A cash sale, on the other hand, is a type of sale in which the buyer pays for the goods or services at the time of the transaction. This can be done with cash, a check, or a credit card, but the important thing is that the payment is made in full at the time of the sale.

The main differences is the timing of payment. With an invoice sale, the payment is due at a later date, whereas with a cash sale, payment is made immediately.


In Pure Cash Tracker, when a cash sale is chosen, the app will automatically create both an invoice and a receipt for the full amount of the invoice, as it has been paid at the time of sale. When a sale is selected, only an invoice is generated so that a receipt can be input by users at a later date against the outstanding amount.

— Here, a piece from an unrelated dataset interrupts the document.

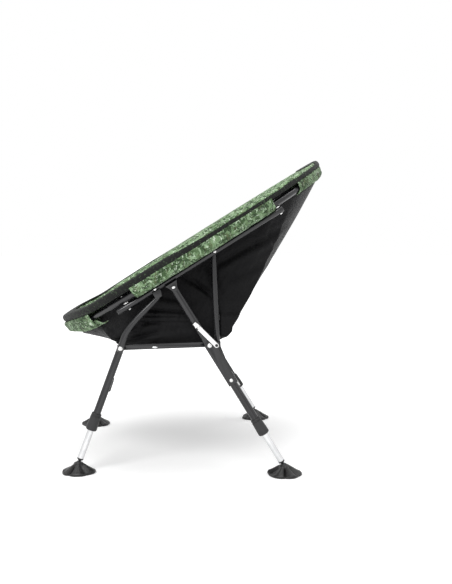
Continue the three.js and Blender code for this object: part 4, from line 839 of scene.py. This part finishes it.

One other difference between a sale and a cash sale is the level of trust required between the buyer and seller. With an invoice sale, the seller must trust that the buyer will pay the invoice on time, while with a cash sale, the trust requirement is reduced as payment is made at the time of the transaction.


In conclusion, while both invoice sales and cash sales are common ways of conducting business, they differ in the timing of payment, level of trust required and accounting treatment. Businesses should carefully consider which type of sale is most appropriate for their needs and the needs of their customers.